A bank whose "savviness" was endorsed by a president
Rich Smith (Goldman Sachs): Savvy. "Adjective. sav·vy \ˈsa-vē\. Having or showing perception, comprehension, or shrewdness especially in practical matters."
That's how Merriam-Webster defines savvy. And when I read that definition, the first stock name that comes to mind is Goldman Sachs -- a bank that even President Obama once described as being run by "savvy businessmen."
Over its 148-year history, Goldman Sachs has morphed from a private partnership into a publicly traded company, then a bank holding company, and most recently even an online banker -- making money all along the way. After suffering with the rest of Wall Street in the 2008 financial crisis, Goldman came roaring back to earn a $13.4 billion profit in 2009. And although it's suffered some missteps since, Goldman is back on the growth path today, posting 22% earnings growth in 2016, and 99% earnings growth in its most recent quarter.

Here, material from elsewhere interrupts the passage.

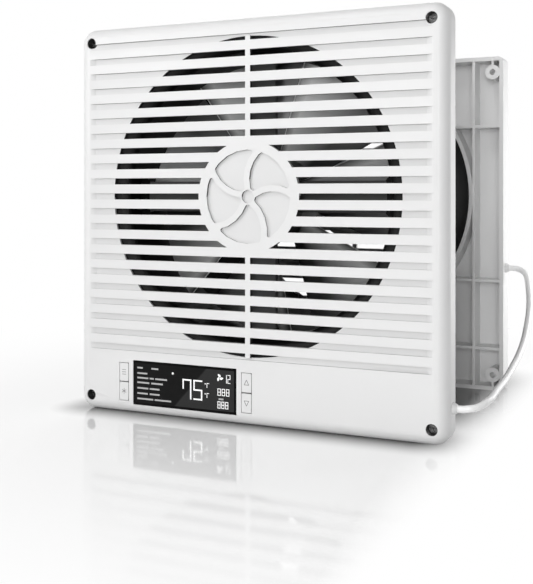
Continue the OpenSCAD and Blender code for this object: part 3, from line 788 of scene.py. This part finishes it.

Priced today at a low 11.5 times trailing earnings, analysts who follow Goldman project that the investment bank will grow earnings faster than 15% a year over the next five years -- faster than the growth projections for Citi, B of A, JPMorgan, or Morgan Stanley. Its latest move into online banking seems especially savvy from a growth perspective. It's permitted Goldman to attract consumer deposits (and grow them 50% in a little over a year) by offering individuals generous (by banking standards) interest rates north of 1%. Then, Goldman can turn around and use these deposits for riskier investment banking endeavors -- at operating profit margins upwards of 36%!
If Goldman lives up to its growth expectations, the stock will have a PEG ratio of less than 0.8 -- a bargain valuation for such a fast grower. Savvy investors could learn a lot from this savvy banker.